We’re all malnourished now
‘White is black, black is white, fat is malnourished, so that’s all right.’ Such a rhyming couplet could be a slogan for public-health campaigners, after the claim in the 2016 Global Nutrition Report that a third of the world’s people are malnourished.
But ‘malnourished’ here doesn’t mean scarily underweight, it means any food-related problem, too. The report declares: ‘Every country is facing a serious public-health challenge from malnutrition. One in three people are malnourished in one form or another. Malnutrition manifests itself in many forms: as children who do not grow and develop to their full potential; as people who are skin-and-bone or prone to infection; [and] as people who carry too much weight or whose blood contains too much sugar, salt, or cholesterol.’
According to one of the lead authors of the study, Professor Corinna Hawkes, the report ‘redefines what the world thinks of as being malnourished’. This is Monty Python stuff. Conflating problems of diet that might knock a couple of years off someone’s old age with the sort of undernutrition that leads to long-term stunting, cognitive problems, or even a tragically early death, is madness. But while the problem of malnutrition, as most people understand it, is being solved, with an ever-smaller proportion of people chronically lacking food, so policy wonks have to redefine their mission to justify their continued existence.
Such redefinitions are not new. ‘Overweight’ and ‘obesity’ are conflated routinely, especially when it comes to children, to produce staggering figures for the levels of unhealthy weight. Similarly, laws that clamp down on vaping do so by claiming that e-cigs are a ‘tobacco product’ simply because the pure nicotine used as an ingredient in e-cig liquid is derived from tobacco plants. On this basis, food crops and terrorist bombs should be treated in the same way because they both derive from fertiliser.

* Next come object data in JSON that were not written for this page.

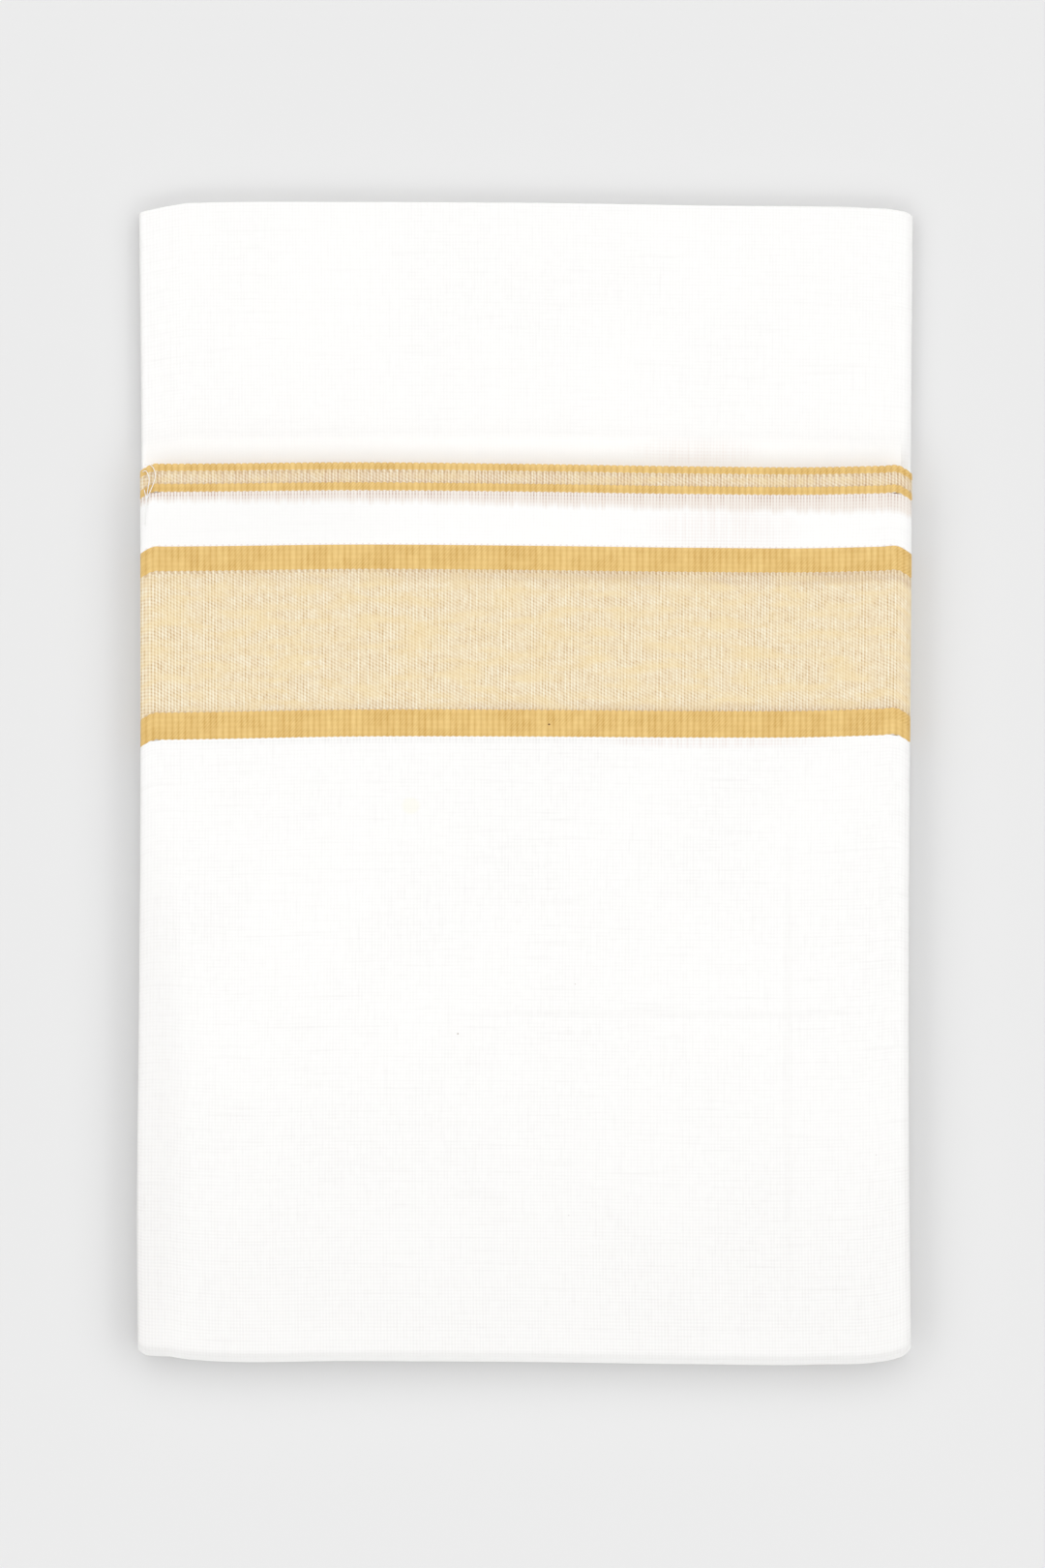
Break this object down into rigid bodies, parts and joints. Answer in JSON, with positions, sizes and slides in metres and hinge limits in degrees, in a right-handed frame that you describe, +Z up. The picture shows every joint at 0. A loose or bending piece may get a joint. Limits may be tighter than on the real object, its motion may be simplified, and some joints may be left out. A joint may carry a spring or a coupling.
{
  "type": "folded dhoti cloth",
  "caption": "Long cotton dhoti cloth folded into a flat rectangular packet, its lower end turned up so that the gold borders lie across the front.",
  "frame": {"origin": "on the surface that the packet lies on, under the middle of the packet's box", "axes": "+X towards the right side fold, +Y up the packet from its bottom fold to its top edge, +Z up from the surface"},
  "size_m": [0.2388, 0.3584, 0.01],
  "materials": {
    "cotton_white": "fine plain-woven white cotton, pressed, matte",
    "cotton_layers": "the same white cotton, seen edge-on in folds",
    "border_wide_gold": "woven border, ribbed gold stripes beside a pale gold field, soft sheen",
    "border_narrow_gold": "woven border, two thin ribbed gold stripes and a pale gold line, soft sheen"
  },
  "bodies": {
    "root": {"back_cloth": "cotton_white", "flap_cloth": "cotton_white", "border_wide": "border_wide_gold", "border_gap": "cotton_white", "border_narrow": "border_narrow_gold", "top_cloth": "cotton_white", "inner_layers": "cotton_layers"}
  },
  "joints": []
}
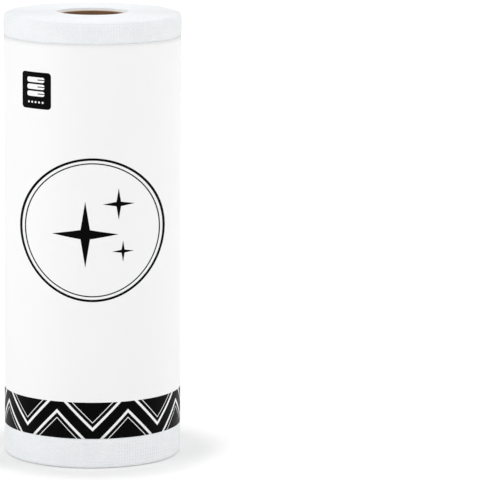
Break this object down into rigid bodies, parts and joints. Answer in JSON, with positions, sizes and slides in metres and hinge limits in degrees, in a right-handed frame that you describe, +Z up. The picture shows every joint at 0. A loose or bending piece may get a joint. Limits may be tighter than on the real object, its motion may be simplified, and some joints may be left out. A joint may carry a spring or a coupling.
{
  "type": "roll of microfiber cloths",
  "caption": "Upright roll of white cloth wound on an open cardboard tube, held by a printed paper sleeve with a dark band at its foot.",
  "frame": {"origin": "centre of the roll's axis on the surface that it stands on, at its lower end", "axes": "+Z up along the roll's axis, through the bore of its core; -Y is the printed front of the sleeve, +X its right side as seen from the front, and the glued lap is at +Y"},
  "size_m": [0.1216, 0.1219, 0.305],
  "materials": {
    "core_board": "matte",
    "cloth": "short terry pile, matte",
    "sleeve_paper": "satin coated",
    "black_ink": "satin"
  },
  "bodies": {
    "root": {"core": "core_board", "cloth_roll": "cloth", "sleeve": "sleeve_paper", "band_print": "black_ink", "badge_print": "black_ink", "emblem_print": "black_ink"}
  },
  "joints": []
}
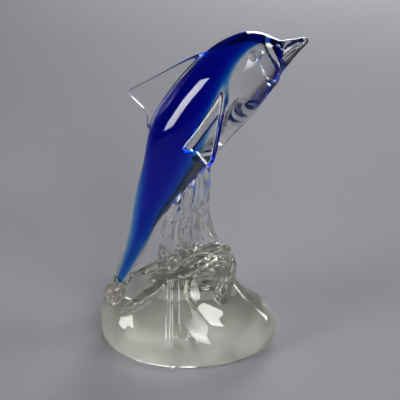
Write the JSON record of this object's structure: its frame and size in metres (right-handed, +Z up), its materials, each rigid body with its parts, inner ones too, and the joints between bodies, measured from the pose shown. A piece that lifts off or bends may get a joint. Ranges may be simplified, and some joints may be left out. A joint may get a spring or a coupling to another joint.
{
  "type": "figurine",
  "caption": "Leaping dolphin of solid clear glass with a cased blue core, clear fins and beak, held by a splash on a rounded wave base.",
  "frame": {"origin": "on the surface the figurine stands on, below the middle of its bounding box", "axes": "+Z up, +X the way the dolphin swims, -Y the side its right flank faces"},
  "size_m": [0.1536, 0.1, 0.2506],
  "materials": {
    "clear_glass": "fire-polished clear crystal glass",
    "base_glass": "fire-polished clear glass with a faint straw-green tint, ground flat underneath",
    "blue_glass": "transparent cobalt blue glass, cased in clear",
    "frosted_glass": "crumpled, half frosted clear glass with a faint rosy tint"
  },
  "bodies": {
    "root": {"wave_base": "base_glass", "wave_crest": "base_glass", "splash_strand_left": "clear_glass", "splash_strand_middle": "clear_glass", "splash_strand_right": "clear_glass", "splash_strand_back": "clear_glass", "body_casing": "clear_glass", "colour_core": "blue_glass", "beak": "clear_glass", "eye_left": "clear_glass", "eye_right": "clear_glass", "dorsal_fin": "clear_glass", "flipper_left": "clear_glass", "flipper_right": "clear_glass", "tail_seal": "frosted_glass"}
  },
  "joints": []
}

Thus, in the Global Nutrition Report, demands for action to increase the supply of fruits and vegetables, and access to safe dairy products, sit alongside calls for a crackdown on sugary drinks and salty snacks. Access to an adequate diet is placed on a par with demands to reduce personal choice. At every level, state intervention is presented as the solution.
The real problem here is poverty – and kowtowing to the obsessions of every food campaigner and activist researcher will only hamper the goal of eliminating genuine malnutrition.
Rob Lyons is campaigns manager at Action on Consumer Choice.